Studio album by Smog
- Released: May 31, 2005
- Recorded: November 2004
- Studios: Pedernales, Spicewood, Texas
- Genres: Indie folk; alternative country; lo-fi;
- Length: 50:47
- Labels: Drag City; Domino;
- Producer: Bill Callahan

Smog chronology
| Supper (2003) | A River Ain't Too Much to Love (2005) | Woke on a Whaleheart (2007) |

Singles from A River Ain't Too Much to Love
- "Rock Bottom Riser" Released: 2006;

= A River Ain't Too Much to Love =

A River Ain't Too Much to Love is the eleventh studio album by Smog, released on May 30, 2005, on Domino Records in Europe and on Drag City in North America. It is Bill Callahan's final studio album released under the Smog moniker. Callahan initially wanted to release the album under his own name, but decided against doing so after pressure from Drag City.

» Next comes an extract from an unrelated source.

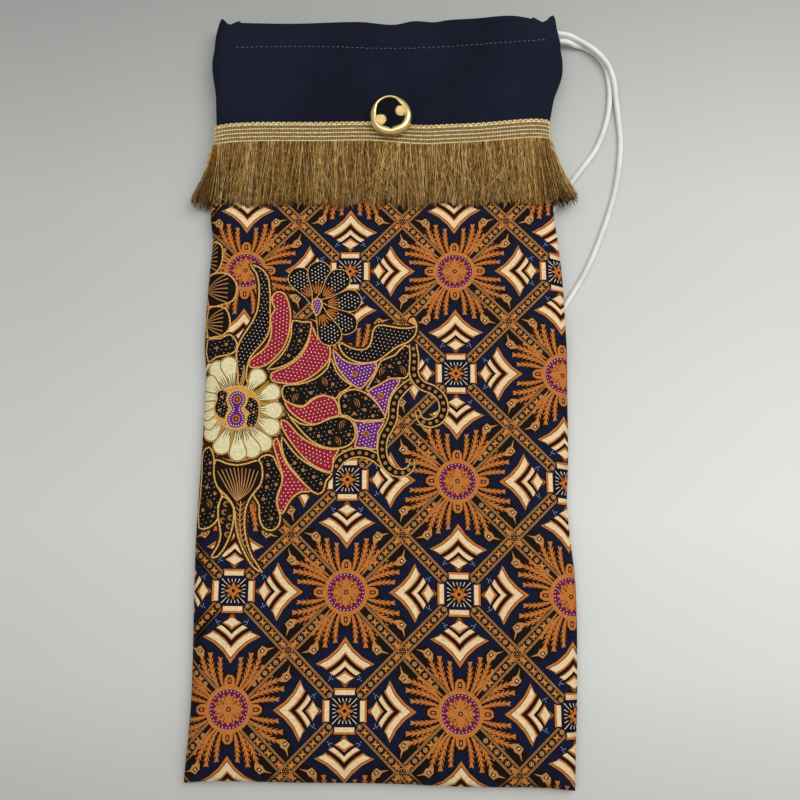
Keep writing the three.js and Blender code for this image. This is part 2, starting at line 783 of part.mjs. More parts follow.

A River Ain't Too Much to Love features guest appearances by Joanna Newsom and Thor Harris of Shearwater. Music videos were produced for both "Rock Bottom Riser" and "I Feel Like the Mother of the World", the latter featuring actress Chloë Sevigny. Both videos can be found on the "Rock Bottom Riser" CD single release.

==Critical reception==

At Metacritic, which assigns a weighted average score out of 100 to reviews from mainstream critics, the album received an average score of 76, based on 29 reviews, indicating "generally favorable reviews".

Professional ratings
Aggregate scores
| Source | Rating |
| Metacritic | 76/100 |
Review scores
| Source | Rating |
| AllMusic | Star |
| Cokemachineglow | 77/100 |
| Drowned in Sound | 8/10 |
| Entertainment Weekly | A− |
| The Guardian | Star |
| Pitchfork | 7.7/10 |
| PopMatters | 8/10 |
| Q | Star |
| Stylus Magazine | A |

==Track listing==

| No. | Title | Length |
|---|---|---|
| 1. | "Palimpsest" | 2:52 |
| 2. | "Say Valley Maker" | 5:10 |
| 3. | "The Well" | 7:00 |
| 4. | "Rock Bottom Riser" | 5:44 |
| 5. | "I Feel Like the Mother of the World" | 3:09 |
| 6. | "In the Pines" (traditional) | 5:12 |
| 7. | "Drinking at the Dam" | 4:07 |
| 8. | "Running the Loping" | 6:55 |
| 9. | "I'm New Here" | 3:59 |
| 10. | "Let Me See the Colts" | 6:39 |

==Cover versions==
Callahan's "I'm New Here" is covered on (and used as the album title of) Gil Scott-Heron's final album.

==Personnel==
Credits adapted from liner notes.

- Bill Callahan – vocals, guitars, various instruments, production
- Connie Lovatt – electric bass, vocals
- Jim White – drums
- Thor Harris – zills (on "Say Valley Maker"), hammer dulcimer and air drum (on "I Feel Like the Mother of the World")
- Joanna Newsom – piano (on "Rock Bottom Riser")
- Travis Weller – fiddle
- Steve Chadie – engineering
- Chris "Frenchie" Smith – mixing (on "I Feel Like the Mother of the World")
- Nick Webb – mastering (at Abbey Road)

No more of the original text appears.